Tuesday, February 24, 2009
8 weeks with the WiiFit and I’ve lost 20 pounds. What this means is I have to buy new pants. What it does NOT mean is that I need new tops. In my body’s ongoing efforts to annoy me, I lose weight from the smallest parts of my body first, my hips. As I have large shoulders, this means I am now a massive inverted triangle, a body shape typically reserved for Ben Affleck and the Incredible Hulk.
Screenplay Update
Followed is done, and I received my copy from my Seattle producer last week. Still have not gotten a chance to view it yet. Friday night I had a meeting with Big Hope Films, and the screenplay I put together for them has a director, and we’re shooting the second week of May. The feature project has been in a holding pattern, as the director works out some logistics, but I’ll have some news on that soon.
1988
I distinctly remember the day the original 8-bit Nintendo descended onto our home. It was my brother’s 8th birthday. By then we had significant carpal tunnel battle scars from the Atari 7800 joystick and the Texas Instruments “computer” (with BASIC, the program that caused many budding programmers go into accounting instead). My parents had the foresight to hook up an additional television in the back corner of the family room so that Solid Gold could be watched without interruption. Dad turned our non-reclining 1970s Bad Acid Trip tapestry chair around (much to our dog Atlas’s chagrin as that was His Chair), and there my brother and I sat – each with one ass cheek on the chair, one on the chair arm, and at least 20% of our body weight on Atlas, for the rest of 1980s.

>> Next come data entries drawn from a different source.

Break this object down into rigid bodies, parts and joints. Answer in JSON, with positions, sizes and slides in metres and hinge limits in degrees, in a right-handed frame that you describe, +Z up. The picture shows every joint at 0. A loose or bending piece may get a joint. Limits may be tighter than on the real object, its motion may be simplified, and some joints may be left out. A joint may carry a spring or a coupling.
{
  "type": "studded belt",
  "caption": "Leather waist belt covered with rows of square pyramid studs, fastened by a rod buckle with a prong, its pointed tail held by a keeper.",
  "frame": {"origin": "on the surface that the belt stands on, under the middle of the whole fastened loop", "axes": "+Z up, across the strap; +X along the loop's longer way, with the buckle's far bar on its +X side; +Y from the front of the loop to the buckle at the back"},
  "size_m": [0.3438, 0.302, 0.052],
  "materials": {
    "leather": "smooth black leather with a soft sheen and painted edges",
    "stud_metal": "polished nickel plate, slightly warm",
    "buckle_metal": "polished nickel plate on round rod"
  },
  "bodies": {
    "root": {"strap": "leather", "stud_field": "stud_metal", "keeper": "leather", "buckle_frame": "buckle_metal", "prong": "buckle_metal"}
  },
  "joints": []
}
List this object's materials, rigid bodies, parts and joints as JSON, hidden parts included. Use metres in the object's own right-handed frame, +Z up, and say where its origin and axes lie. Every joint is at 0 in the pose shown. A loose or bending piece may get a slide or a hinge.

I recently acquired a gift card for the Wii shop channel which is a channel on the Wii you can access if you have an Internet connection. Here you can download games from past systems, including the original Nintendo. My nostalgia got the better of me, and I couldn’t pass up Mario Brothers 2 and 3 and the original The Legend of Zelda. I also downloaded Kirby’s Adventure, which I’ve never played as it was released in 1992, and I was far too busy with teen angst at the time.
You know how you are really into something as a kid, and then you see it again as an adult and wonder what you saw in it? I seriously thought that these games would fall into this category. They’d be something to play when Gen X friends stopped by until more important matters like Wii Bowling are attended to. I was pleasantly surprised to discover that the primitive Mario Brothers games were still nearly as entertaining as I remembered, but not so much so that I risked aggravating my joystick-induced carpal tunnel again.
Then I played Zelda. Original 8-bit, The Legend of Zelda. I played it for an hour before friend Kathy arrived on Saturday, several hours with friend Kathy, and again on Sunday with friends of various ages, the youngest being my friend’s nine year old daughter. It is as addicting now as it was back then. Perhaps even more so, because we all remembered some secret (“No, no! You set fire to the bush to reveal the secret staircase!”). Even the nine year old was fully immersed in it despite asking why Link was so blurry.
The irony is not lost on me that I am using the Wii – a system known for its revolutionary control system – to play a video game where I’m constantly questioning whether the red blob I’m shooting at is a land-dwelling octopus or a beheaded Q-bert. I might even feel borderline pathetic about it, kind of like that middle-aged guy who still goes to midnight screenings of Rocky Horror every week even though he could have fathered half the local stage cast. Fortunately I do not, as I’m far too busy cursing that I can’t remember how the fuck you get the raft.
Note
This is not an open invitation for you to tell me how to get the raft. I figured it out when I was 11. My now highly developed brain can figure it out again. Or at least find a webpage to tell me where the damn raft is.
Monday, February 02, 2009
Friday, January 16, 2009
Among the many things I plan to do this weekend, perhaps the most vital is to spend some quality time on the WiiFit so I don’t suffer its passive aggressive tone with me on Monday morning. I have learned many things about myself in the 22 days I’ve had the WiiFt. One of them being how much I loathe passive aggressive quips, and even more so when your only comprehensible response to the thing that’s being passive aggressive to you is to click the A button. And then it pouts if you don't give it what it wants. I’m waiting for it to wink so I can call it Sarah Palin.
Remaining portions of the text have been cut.